● Materials provided
────

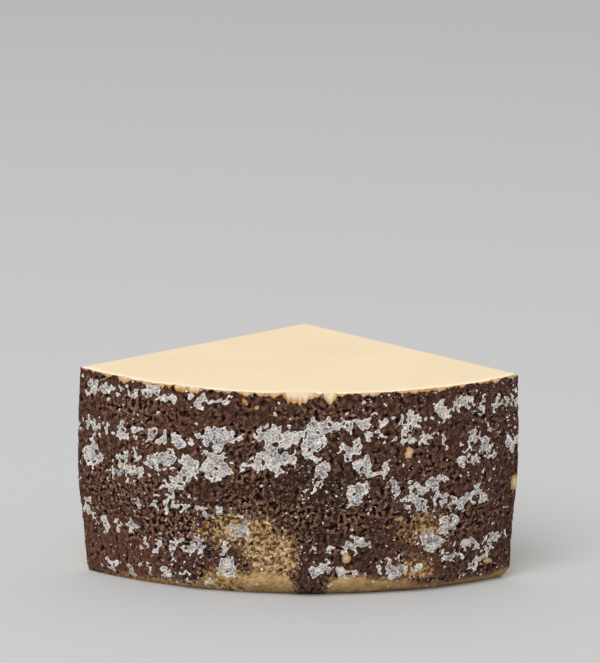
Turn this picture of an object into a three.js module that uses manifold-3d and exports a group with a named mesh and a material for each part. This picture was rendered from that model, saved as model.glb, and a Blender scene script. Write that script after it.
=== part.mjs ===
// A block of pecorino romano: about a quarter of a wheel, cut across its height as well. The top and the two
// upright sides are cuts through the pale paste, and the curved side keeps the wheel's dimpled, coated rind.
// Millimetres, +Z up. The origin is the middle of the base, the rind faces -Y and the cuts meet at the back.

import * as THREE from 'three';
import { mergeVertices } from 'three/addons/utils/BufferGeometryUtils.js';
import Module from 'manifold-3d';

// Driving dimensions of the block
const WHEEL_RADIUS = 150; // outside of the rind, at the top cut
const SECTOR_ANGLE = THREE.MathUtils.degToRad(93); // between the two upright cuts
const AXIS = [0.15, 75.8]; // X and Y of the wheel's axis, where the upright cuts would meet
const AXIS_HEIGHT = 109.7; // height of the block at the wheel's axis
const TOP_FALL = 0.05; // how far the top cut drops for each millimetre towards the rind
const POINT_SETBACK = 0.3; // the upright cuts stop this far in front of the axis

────

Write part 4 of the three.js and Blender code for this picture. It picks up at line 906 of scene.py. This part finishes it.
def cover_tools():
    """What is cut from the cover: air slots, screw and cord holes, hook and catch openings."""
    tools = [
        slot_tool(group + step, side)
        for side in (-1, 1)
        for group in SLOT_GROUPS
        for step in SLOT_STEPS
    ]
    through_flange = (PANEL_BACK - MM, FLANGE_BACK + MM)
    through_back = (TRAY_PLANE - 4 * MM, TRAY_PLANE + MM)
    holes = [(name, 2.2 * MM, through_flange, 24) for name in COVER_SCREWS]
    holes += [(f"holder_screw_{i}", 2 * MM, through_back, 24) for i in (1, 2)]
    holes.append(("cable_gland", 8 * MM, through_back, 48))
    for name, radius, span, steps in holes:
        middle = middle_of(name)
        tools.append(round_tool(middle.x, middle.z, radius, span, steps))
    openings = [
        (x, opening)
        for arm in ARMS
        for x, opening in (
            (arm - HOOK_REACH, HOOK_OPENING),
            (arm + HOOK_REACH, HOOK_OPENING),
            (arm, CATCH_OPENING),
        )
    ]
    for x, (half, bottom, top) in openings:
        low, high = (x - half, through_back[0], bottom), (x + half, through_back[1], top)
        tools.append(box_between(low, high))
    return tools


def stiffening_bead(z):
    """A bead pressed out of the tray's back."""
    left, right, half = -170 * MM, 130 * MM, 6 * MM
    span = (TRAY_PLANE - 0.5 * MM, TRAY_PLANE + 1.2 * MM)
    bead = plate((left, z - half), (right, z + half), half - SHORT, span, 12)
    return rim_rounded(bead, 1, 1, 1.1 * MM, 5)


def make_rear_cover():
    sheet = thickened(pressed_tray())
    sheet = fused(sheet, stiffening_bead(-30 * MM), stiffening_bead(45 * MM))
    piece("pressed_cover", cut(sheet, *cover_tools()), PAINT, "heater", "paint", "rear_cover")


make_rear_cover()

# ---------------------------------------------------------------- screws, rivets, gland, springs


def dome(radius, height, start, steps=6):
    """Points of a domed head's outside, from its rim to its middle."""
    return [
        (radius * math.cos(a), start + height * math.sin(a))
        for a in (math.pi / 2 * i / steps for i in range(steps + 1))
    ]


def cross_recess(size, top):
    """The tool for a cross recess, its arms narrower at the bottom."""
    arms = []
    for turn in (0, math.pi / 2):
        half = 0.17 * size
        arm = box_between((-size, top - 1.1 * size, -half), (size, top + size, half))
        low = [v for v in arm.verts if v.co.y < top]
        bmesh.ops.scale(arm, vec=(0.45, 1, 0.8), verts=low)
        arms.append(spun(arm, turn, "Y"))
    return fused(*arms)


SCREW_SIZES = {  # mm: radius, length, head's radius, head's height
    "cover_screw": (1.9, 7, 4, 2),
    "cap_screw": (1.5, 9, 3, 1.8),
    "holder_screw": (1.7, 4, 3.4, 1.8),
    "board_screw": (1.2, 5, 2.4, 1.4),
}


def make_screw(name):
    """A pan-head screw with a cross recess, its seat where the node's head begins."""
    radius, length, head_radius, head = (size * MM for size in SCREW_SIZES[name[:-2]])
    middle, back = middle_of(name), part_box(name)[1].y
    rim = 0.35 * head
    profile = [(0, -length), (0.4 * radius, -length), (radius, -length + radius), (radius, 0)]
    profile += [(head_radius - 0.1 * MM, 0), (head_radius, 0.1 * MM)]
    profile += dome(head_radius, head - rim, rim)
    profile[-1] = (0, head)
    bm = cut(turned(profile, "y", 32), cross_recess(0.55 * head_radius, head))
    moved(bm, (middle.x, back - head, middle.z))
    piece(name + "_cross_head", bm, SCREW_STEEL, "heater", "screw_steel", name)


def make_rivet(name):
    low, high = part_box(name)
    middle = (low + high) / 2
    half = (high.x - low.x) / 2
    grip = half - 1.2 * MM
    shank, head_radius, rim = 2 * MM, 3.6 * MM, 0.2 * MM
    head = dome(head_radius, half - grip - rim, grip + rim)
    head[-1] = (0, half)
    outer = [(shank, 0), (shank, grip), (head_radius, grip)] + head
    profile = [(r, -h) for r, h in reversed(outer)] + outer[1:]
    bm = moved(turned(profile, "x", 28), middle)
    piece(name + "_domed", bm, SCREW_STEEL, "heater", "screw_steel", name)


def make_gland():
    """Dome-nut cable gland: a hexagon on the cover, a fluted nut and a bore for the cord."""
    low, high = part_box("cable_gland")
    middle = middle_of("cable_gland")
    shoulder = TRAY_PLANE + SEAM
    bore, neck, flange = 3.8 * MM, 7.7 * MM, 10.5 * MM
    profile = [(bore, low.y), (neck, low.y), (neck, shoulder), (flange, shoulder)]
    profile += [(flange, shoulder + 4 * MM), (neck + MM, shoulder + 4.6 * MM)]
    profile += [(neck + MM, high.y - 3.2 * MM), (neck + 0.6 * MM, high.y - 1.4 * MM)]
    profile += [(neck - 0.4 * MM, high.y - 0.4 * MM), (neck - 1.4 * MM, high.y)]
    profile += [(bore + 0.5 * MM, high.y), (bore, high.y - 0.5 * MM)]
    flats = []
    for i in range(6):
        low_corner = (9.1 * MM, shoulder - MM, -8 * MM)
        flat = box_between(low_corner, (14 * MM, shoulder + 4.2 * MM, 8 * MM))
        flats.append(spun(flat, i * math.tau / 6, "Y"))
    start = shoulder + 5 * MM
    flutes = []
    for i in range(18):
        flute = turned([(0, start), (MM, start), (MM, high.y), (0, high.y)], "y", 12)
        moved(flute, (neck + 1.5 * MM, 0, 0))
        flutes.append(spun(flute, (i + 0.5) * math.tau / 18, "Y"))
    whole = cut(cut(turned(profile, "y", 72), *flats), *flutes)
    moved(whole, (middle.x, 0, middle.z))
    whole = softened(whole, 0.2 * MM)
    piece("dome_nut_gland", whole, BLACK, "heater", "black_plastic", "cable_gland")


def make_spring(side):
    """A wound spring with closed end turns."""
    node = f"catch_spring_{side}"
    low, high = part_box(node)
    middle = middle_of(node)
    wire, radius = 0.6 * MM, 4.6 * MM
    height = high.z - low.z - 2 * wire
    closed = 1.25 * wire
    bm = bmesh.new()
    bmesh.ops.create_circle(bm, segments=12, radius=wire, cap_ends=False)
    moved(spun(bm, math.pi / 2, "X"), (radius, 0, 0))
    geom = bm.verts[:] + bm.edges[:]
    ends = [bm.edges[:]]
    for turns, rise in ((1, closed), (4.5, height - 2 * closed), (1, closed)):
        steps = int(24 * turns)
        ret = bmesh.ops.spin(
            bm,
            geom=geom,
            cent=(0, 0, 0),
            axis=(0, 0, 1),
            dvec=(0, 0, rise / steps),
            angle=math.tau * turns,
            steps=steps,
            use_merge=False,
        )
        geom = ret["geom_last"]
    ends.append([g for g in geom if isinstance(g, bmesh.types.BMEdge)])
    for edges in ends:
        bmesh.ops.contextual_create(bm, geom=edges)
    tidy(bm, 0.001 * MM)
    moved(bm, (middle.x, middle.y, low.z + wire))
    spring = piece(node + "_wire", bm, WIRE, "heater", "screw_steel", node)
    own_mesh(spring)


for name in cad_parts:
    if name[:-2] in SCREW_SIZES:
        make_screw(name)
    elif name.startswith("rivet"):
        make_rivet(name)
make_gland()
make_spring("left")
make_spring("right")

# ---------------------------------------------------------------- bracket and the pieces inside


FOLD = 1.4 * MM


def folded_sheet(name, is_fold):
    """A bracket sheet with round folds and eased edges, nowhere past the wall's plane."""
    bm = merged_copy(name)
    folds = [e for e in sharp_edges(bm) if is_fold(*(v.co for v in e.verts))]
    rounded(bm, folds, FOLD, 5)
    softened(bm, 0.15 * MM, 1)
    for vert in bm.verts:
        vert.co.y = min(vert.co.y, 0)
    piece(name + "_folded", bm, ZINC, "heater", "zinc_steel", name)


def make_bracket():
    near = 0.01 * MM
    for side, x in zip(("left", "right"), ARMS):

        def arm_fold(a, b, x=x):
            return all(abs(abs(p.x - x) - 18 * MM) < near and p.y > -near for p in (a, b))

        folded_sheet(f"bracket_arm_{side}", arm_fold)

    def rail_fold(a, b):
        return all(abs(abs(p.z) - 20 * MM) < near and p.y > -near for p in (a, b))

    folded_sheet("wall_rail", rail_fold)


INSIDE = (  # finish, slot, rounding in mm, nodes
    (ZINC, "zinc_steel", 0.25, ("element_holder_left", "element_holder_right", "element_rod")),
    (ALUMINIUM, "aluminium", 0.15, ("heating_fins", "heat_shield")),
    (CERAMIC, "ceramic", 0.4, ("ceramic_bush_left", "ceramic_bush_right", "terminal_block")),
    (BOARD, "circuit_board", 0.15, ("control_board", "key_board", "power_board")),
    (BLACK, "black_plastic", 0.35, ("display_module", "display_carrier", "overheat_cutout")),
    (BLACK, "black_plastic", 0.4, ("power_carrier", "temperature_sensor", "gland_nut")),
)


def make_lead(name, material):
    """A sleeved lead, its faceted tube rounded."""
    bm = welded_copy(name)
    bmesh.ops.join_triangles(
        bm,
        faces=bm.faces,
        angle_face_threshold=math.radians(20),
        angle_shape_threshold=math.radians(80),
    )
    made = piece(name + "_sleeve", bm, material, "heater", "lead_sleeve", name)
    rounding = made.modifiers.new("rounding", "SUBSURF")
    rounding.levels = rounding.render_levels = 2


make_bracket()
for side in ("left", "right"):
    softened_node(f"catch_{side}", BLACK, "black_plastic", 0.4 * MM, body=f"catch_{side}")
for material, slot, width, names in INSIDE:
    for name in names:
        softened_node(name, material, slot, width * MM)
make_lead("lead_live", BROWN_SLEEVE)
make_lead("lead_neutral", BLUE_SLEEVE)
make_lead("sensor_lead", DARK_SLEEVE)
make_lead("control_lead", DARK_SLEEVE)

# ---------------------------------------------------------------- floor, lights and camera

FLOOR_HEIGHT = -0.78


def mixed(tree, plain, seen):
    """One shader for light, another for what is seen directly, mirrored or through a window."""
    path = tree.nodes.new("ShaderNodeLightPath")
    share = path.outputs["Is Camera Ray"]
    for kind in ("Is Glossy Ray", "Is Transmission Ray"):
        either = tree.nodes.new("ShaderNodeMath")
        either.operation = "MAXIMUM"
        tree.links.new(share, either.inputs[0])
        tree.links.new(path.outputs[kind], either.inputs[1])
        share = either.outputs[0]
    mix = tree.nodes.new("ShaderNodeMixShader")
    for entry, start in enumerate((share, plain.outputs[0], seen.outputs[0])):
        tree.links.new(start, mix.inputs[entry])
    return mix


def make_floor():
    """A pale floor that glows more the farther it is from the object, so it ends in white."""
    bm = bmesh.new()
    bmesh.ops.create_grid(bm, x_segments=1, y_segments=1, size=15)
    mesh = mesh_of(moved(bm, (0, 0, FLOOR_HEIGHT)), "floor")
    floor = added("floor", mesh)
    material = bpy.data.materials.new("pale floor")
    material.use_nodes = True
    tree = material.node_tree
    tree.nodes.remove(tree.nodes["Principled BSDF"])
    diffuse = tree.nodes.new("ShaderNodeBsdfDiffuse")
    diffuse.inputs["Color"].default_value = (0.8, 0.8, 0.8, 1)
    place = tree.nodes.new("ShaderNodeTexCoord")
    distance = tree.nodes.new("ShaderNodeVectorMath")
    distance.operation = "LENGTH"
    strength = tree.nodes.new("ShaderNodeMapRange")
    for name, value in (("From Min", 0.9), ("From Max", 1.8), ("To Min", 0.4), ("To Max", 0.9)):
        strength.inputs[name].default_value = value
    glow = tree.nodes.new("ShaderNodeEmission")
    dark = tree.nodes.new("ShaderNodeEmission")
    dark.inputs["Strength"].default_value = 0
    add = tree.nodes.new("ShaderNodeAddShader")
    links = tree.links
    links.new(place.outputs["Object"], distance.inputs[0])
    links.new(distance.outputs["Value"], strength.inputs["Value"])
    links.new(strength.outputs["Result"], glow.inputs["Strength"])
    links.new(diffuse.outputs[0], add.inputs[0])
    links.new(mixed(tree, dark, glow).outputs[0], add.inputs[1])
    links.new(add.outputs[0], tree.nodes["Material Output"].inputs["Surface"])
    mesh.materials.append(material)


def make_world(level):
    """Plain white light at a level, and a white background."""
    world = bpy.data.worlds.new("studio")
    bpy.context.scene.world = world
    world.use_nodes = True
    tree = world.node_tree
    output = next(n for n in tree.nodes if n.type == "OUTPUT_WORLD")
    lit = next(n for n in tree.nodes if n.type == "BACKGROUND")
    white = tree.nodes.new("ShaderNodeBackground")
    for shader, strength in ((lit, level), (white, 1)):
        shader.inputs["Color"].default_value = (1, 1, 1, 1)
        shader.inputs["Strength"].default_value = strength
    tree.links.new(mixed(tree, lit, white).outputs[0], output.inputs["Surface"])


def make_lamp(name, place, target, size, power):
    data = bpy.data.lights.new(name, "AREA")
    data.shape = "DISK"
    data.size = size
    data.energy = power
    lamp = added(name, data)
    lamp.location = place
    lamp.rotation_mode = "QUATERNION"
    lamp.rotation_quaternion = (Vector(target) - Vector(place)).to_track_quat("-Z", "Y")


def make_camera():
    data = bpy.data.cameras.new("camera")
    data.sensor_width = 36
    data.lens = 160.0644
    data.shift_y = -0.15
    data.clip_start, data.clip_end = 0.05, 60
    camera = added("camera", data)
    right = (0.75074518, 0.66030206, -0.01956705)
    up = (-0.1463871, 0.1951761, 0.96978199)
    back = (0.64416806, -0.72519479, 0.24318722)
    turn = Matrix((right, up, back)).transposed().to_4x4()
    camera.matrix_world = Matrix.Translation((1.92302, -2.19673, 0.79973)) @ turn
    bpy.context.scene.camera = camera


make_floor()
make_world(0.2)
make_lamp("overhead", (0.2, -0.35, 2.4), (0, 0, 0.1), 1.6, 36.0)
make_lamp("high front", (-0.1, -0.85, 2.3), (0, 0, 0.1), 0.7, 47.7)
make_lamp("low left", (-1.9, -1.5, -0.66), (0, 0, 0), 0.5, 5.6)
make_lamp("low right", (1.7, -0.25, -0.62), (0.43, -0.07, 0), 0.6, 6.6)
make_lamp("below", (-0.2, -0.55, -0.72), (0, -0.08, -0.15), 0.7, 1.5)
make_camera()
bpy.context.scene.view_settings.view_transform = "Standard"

────

● Goal of the exercise
Extract, word for word, every line beginning with the one that holds "own_mesh(spring)" and concluding with the one that holds "FOLD = 1.4 * MM". Include both of those lines.

● Output for this task
    own_mesh(spring)


for name in cad_parts:
    if name[:-2] in SCREW_SIZES:
        make_screw(name)
    elif name.startswith("rivet"):
        make_rivet(name)
make_gland()
make_spring("left")
make_spring("right")

# ---------------------------------------------------------------- bracket and the pieces inside


FOLD = 1.4 * MM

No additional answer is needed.